I have seen some people in the forums asking about certain features. Honestly, I think let’s get the Red Bull, the Ferrari, the Aston Martin, and all of the other Formula 1 cars on iRacing and do a proper Esports simulated series. I think it can be done. Not to say that the current F1 Esports series isn’t great as it is, because they are truly entertaining and the drivers involved are beasts at that discipline.

I just think that iRacing has a great esports platform already, and this would be a great step forward towards an idea like that. However, I don’t think that will ever happen, but it’s wishful thinking.

It’s visually stunning

One element I love is the sheer beauty of capturing the car photographically. It looks fast standing still, but using the iRacing camera tool and motion blur, plus having the W12 in the right conditions, you can get some amazing looking views. With the proper weather conditions and at the right speed, the W12 produces aero vortices from the trailing rear wing. Get the car to top speed while attacking and you can get the floor to meet the pavement and shoot sparks out from underneath. It is a sight to behold.

Another added feature that comes with this car but also was implemented on other cars is visual Tire Delamination. It’s what iRacing calls a Tire Scrubbing Effect in its patch notes. When you pull out of the pits on a fresh set of Pirellis, the tires look shiny and smooth. Give it a few seconds, and you’ll notice a dull line starting to form.

As the run goes on, the shine goes away completely. Per the new build notes from iRacing, “highly cambered tires will appear rough in areas that touch the racing surface and remain shiny in areas that are raised,” which means that you can see how a setup is visually wearing your tires through a run. That is next level for iRacing.


Putting on my speculative hat for a moment, I don’t think this will be just another car on the service. I believe that iRacing will work out a way to have it be a part of their ever-growing lineup of simulated esports. I also think that this car could be the key to implementing rain racing properly. It’s about time iRacing introduces wet conditions with some green or blue walled tires into the mix.

The introduction of this car is huge for the service in general. While it’s not the first Formula 1 car on the service, it’s definitely the most renowned. This could lead iRacing to step further into the world of F1 with maybe some more tracks from the schedule. I don’t know how they could, but it’d be nice to see places like Monaco or Yas Marina on the platform.
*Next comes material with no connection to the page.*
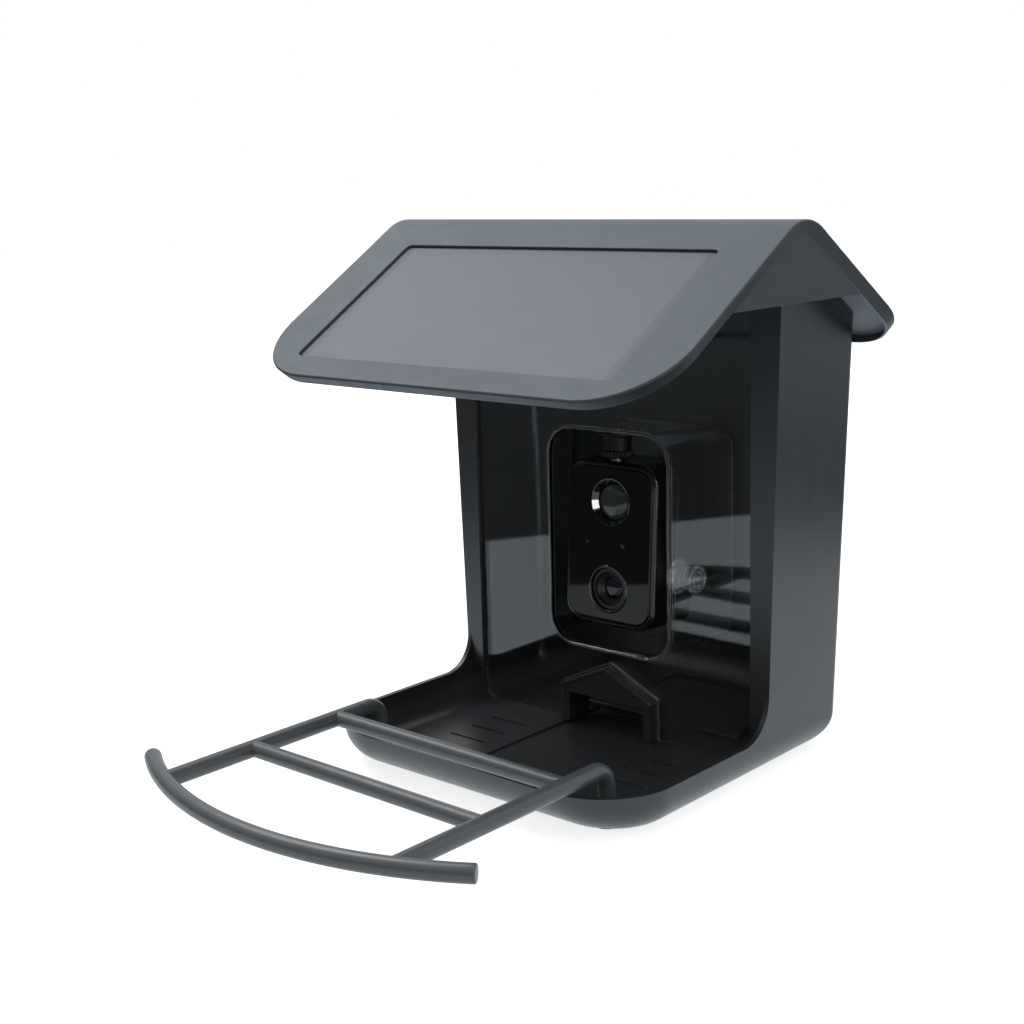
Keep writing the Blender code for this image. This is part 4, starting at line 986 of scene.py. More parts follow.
def make_rear():
    make_rear_plate()
    for i, (across, up) in enumerate(screw_places()):
        turn = rear_matrix @ at(across, 0, up) @ BACKWARD
        make_screw(f"cover_screw_{i + 1}", f"plate_screw_{i + 1}", turn, "hopper")
    ridge = insert_ridge
    profile = [(insert_radius, -ridge), (insert_radius, -insert_depth), (insert_bore, -insert_depth)]
    for i in range(insert_ridges):
        low = -insert_depth + insert_start + i * 2 * ridge
        profile += [(insert_bore, low), (insert_bore + ridge, low + ridge)]
    profile += [(insert_bore, -ridge), (insert_bore + ridge, 0), (insert_radius - ridge, 0)]
    turn = rear_matrix @ at(0, boss_height, boss_up) @ BACKWARD
    made = lathe("brass_insert", profile, brass, turn, 72, ring=True)
    finish_piece(made, "hopper", "mount_insert")
    half = hinge_middle / 2 + gap + hinge_outer
    profile = [(0, half), (hinge_pin_radius, half), (hinge_pin_radius, -half), (0, -half)]
    for i, side in enumerate(SIDES):
        turn = at(side * hinge_side, hinge_y, hinge_height) @ ACROSS
        pin = lathe(f"hinge_rod_{i + 1}", rounded_profile(profile, pin_round), steel, turn, pin_sides)
        finish_piece(pin, "hopper", f"hinge_pin_{i + 1}")


make_rear()

# Clear front window with the camera's pocket
rim_round = 0.0006
wall_round = 0.003
back_round = 0.004
back_bevel = 0.0012
wall_bevel = 0.0009
pane_edge = 0.0004
corner_share = 0.3
pane_shoulder_round = 0.004
pane_top_round = 0.003


def pocket_rings(sections):
    """Rings round the pocket, each at a depth behind the pane and a distance outside its outer form."""
    rings = []
    for depth, outset in sections:
        drawn = depth * tan(pocket_draft)
        share = depth / pocket_depth
        radius = pocket_corner + (pocket_rear_corner - pocket_corner) * share + outset
        side = pocket_half_width - drawn + outset
        low = pocket_low + drawn - outset
        high = pocket_high - depth * tan(ceiling_draft) + outset
        place = flange_thickness + gap + depth
        outline = rounded_outline(side, low, high, radius, steps=20)
        rings.append([(across, place, up) for across, up in outline])
    return rings


def ceiling_matrix():
    behind = post_y - flange_thickness - gap
    height = pocket_high - pocket_wall - behind * tan(ceiling_draft)
    return at(0, post_y, height) @ Matrix.Rotation(-ceiling_draft, 4, "X")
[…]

Overall, this car is a fun drive for even the slowest of drivers, myself falling into that category. I expect to get a lot of use out of it in the coming weeks and months. It’s a shame about the customization limitations, though. They did get a pretty close pink to the Traxion pink, which I was elated to see. There will be a lot to unpack in the coming days and weeks to get the most setup-wise. I’ll leave that to the professionals, honestly, and I look forward to seeing how things move forward.